* [DATA SEGMENT]:
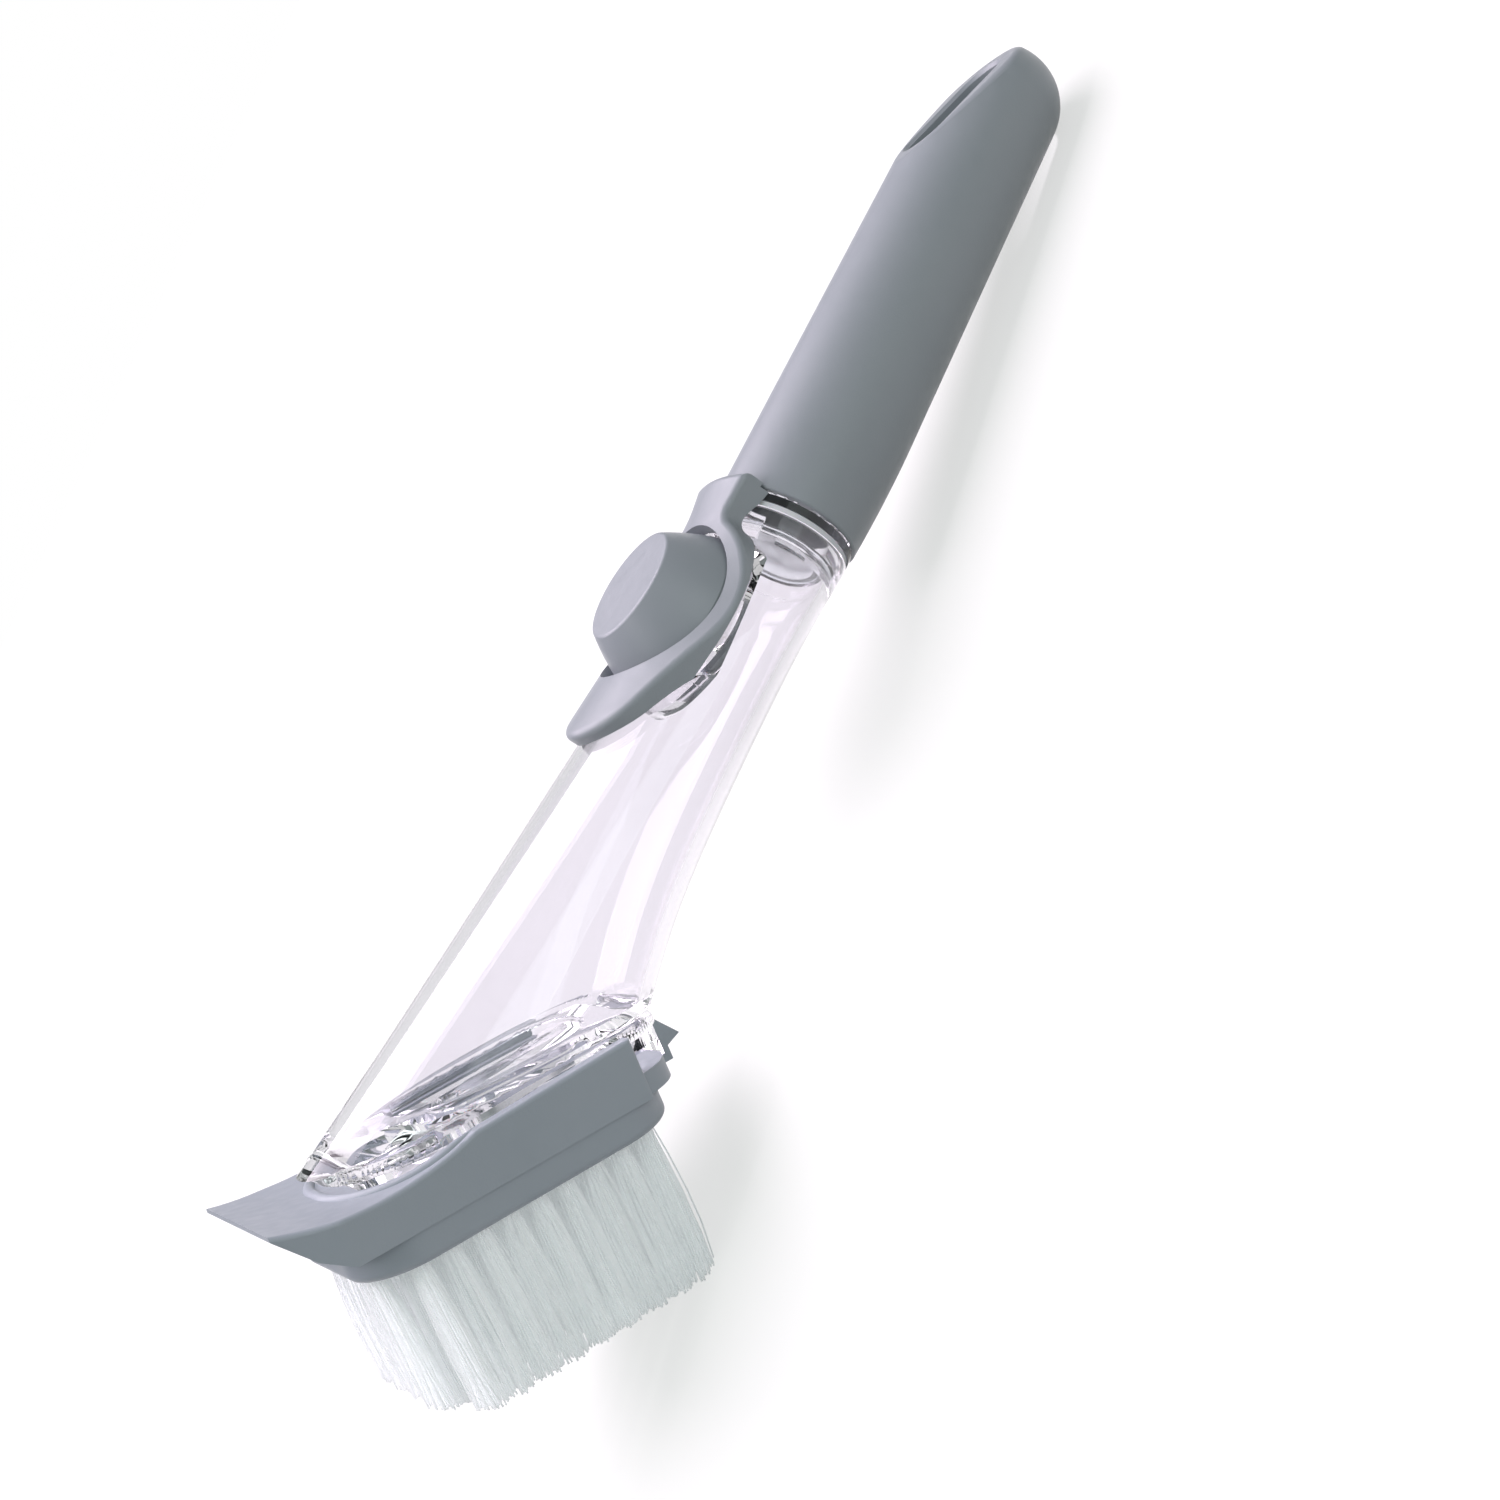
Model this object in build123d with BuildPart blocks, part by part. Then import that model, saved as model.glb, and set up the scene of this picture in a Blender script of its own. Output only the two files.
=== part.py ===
from build123d import *
import os
from math import asin, atan2, copysign, cos, degrees, hypot, pi, radians, sin, tan

# A soap-dispensing dish wand, lying on a counter on the heel of its bristles and the tip of its handle.
# Lengths are in millimetres and angles in degrees. The wand's own axes run along the handle towards
# its tip (x), across it (y) and up through the push button (z), from the centre of the handle's rim.
# The head's own axes run forward to the scraper (u), across (y) and up from the bristles (v), from the
# heel end of the seam below the tray.

# Clearances shared by pieces that meet
weld_fit = 0.05
running_gap = 0.3
sliding_gap = 0.4
overrun = 1.0

# Handle grip
grip_length = 116.5
rim_radius = 15.0
tip_radius = 13.1
tip_rounding = 12.0
bevel_start = 80.0
bevel_angle = 15.0
bevel_edge = 2.0
slot_length = 29.0
slot_width = 11.0
slot_end_margin = 4.5
slot_edge = 0.7
grip_wall = 2.5
grip_socket_depth = 14.0
grip_bore_radius = 10.8
grip_bore_depth = 64.0
rim_edge = 0.5
draw_in = 1.3
draw_in_length = 27.0
draw_in_steps = 3

# Threaded plug between the handle and the reservoir
flange_thickness = 1.9
flange_radius = 13.4
seal_thickness = 1.1
seal_radius = 13.1
plug_length = 4.0
plug_radius = 11.4
plug_bore_radius = 8.2
nose_radius = 9.4
nose_length = 0.5
cap_wall = 1.1
cap_rim_length = 0.6
thread_pitch = 2.4
thread_turns = 0.5
thread_depth = 0.8
thread_root_width = 1.2
thread_crest_width = 0.4
thread_end_margin = 0.9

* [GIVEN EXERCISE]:
Write the complete data out, exactly as above.

* [COMPLETED EXERCISE]:
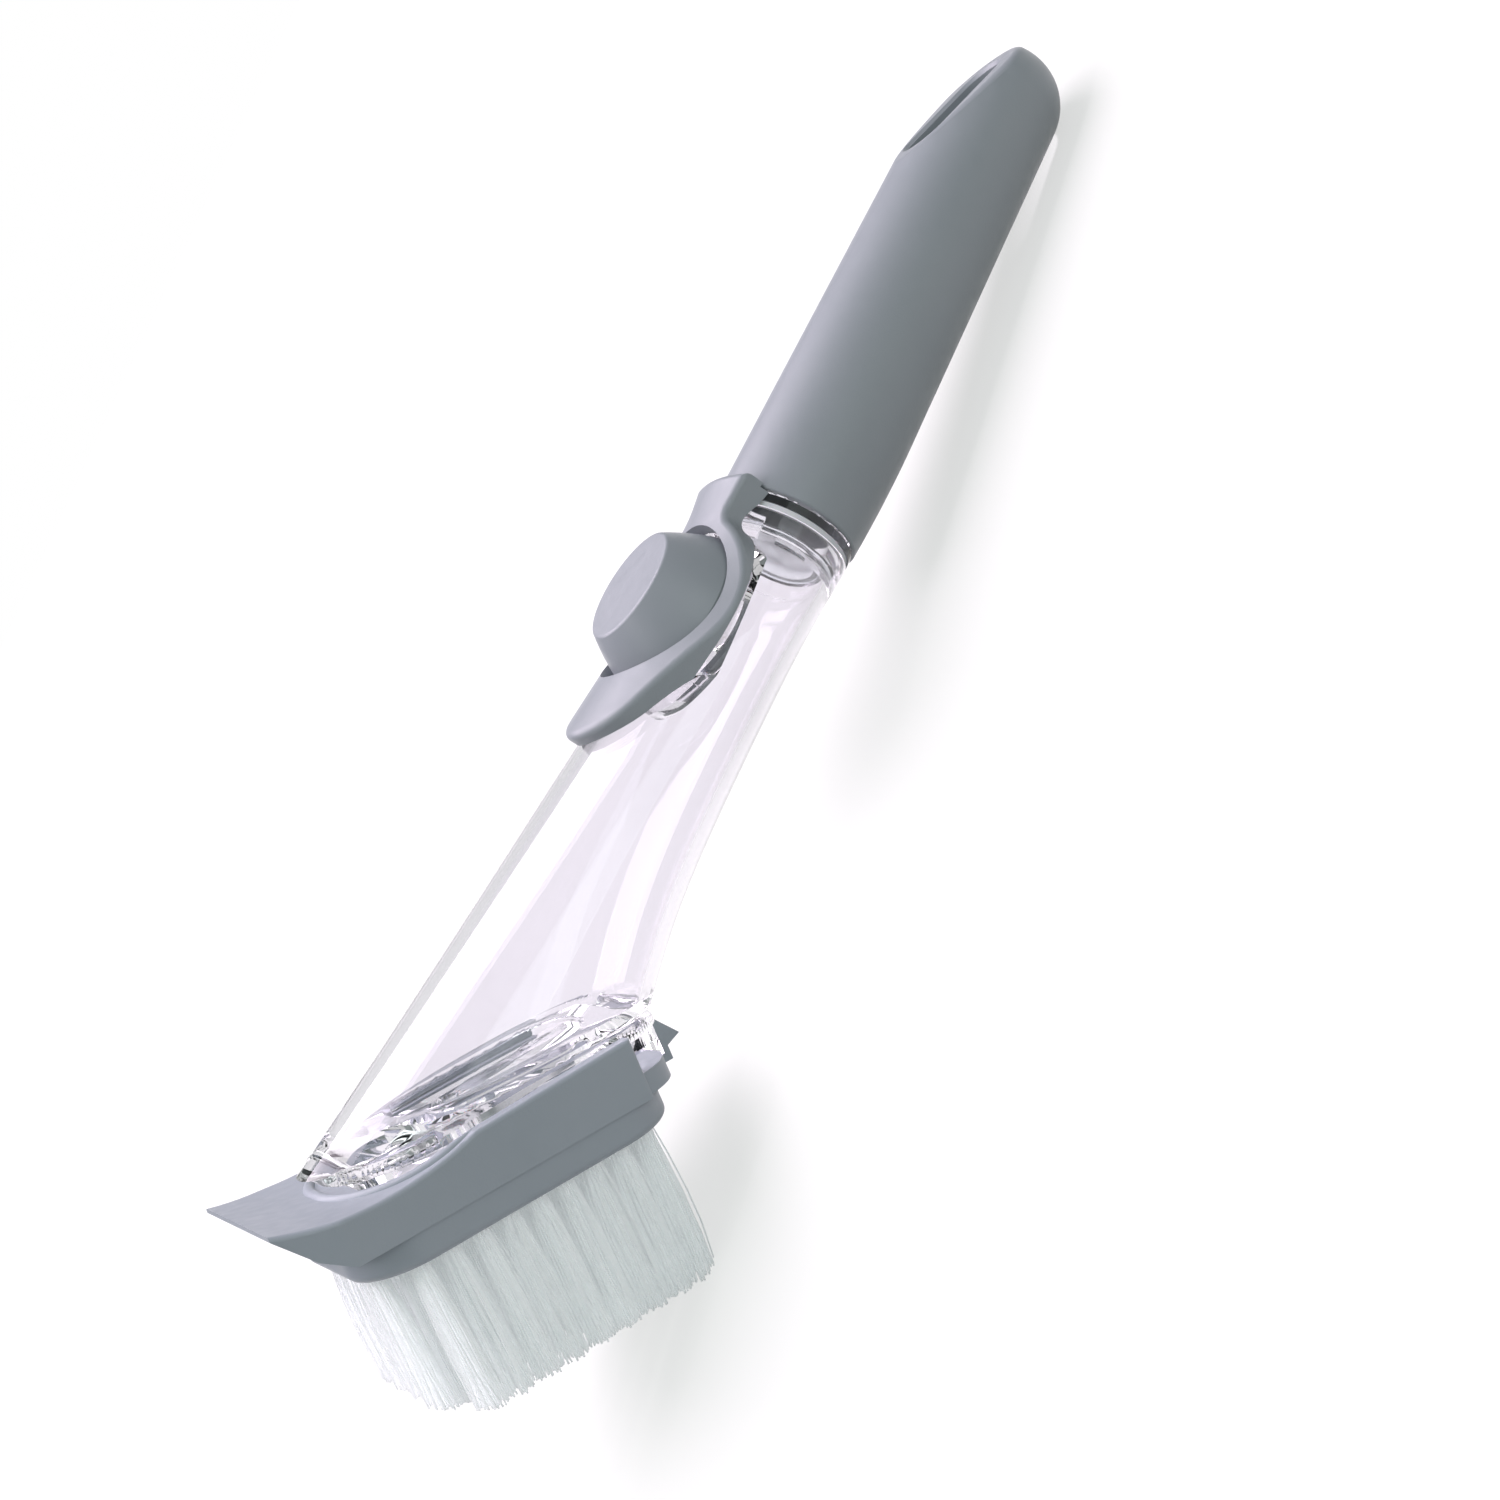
Model this object in build123d with BuildPart blocks, part by part. Then import that model, saved as model.glb, and set up the scene of this picture in a Blender script of its own. Output only the two files.
=== part.py ===
from build123d import *
import os
from math import asin, atan2, copysign, cos, degrees, hypot, pi, radians, sin, tan

# A soap-dispensing dish wand, lying on a counter on the heel of its bristles and the tip of its handle.
# Lengths are in millimetres and angles in degrees. The wand's own axes run along the handle towards
# its tip (x), across it (y) and up through the push button (z), from the centre of the handle's rim.
# The head's own axes run forward to the scraper (u), across (y) and up from the bristles (v), from the
# heel end of the seam below the tray.

# Clearances shared by pieces that meet
weld_fit = 0.05
running_gap = 0.3
sliding_gap = 0.4
overrun = 1.0

# Handle grip
grip_length = 116.5
rim_radius = 15.0
tip_radius = 13.1
tip_rounding = 12.0
bevel_start = 80.0
bevel_angle = 15.0
bevel_edge = 2.0
slot_length = 29.0
slot_width = 11.0
slot_end_margin = 4.5
slot_edge = 0.7
grip_wall = 2.5
grip_socket_depth = 14.0
grip_bore_radius = 10.8
grip_bore_depth = 64.0
rim_edge = 0.5
draw_in = 1.3
draw_in_length = 27.0
draw_in_steps = 3

# Threaded plug between the handle and the reservoir
flange_thickness = 1.9
flange_radius = 13.4
seal_thickness = 1.1
seal_radius = 13.1
plug_length = 4.0
plug_radius = 11.4
plug_bore_radius = 8.2
nose_radius = 9.4
nose_length = 0.5
cap_wall = 1.1
cap_rim_length = 0.6
thread_pitch = 2.4
thread_turns = 0.5
thread_depth = 0.8
thread_root_width = 1.2
thread_crest_width = 0.4
thread_end_margin = 0.9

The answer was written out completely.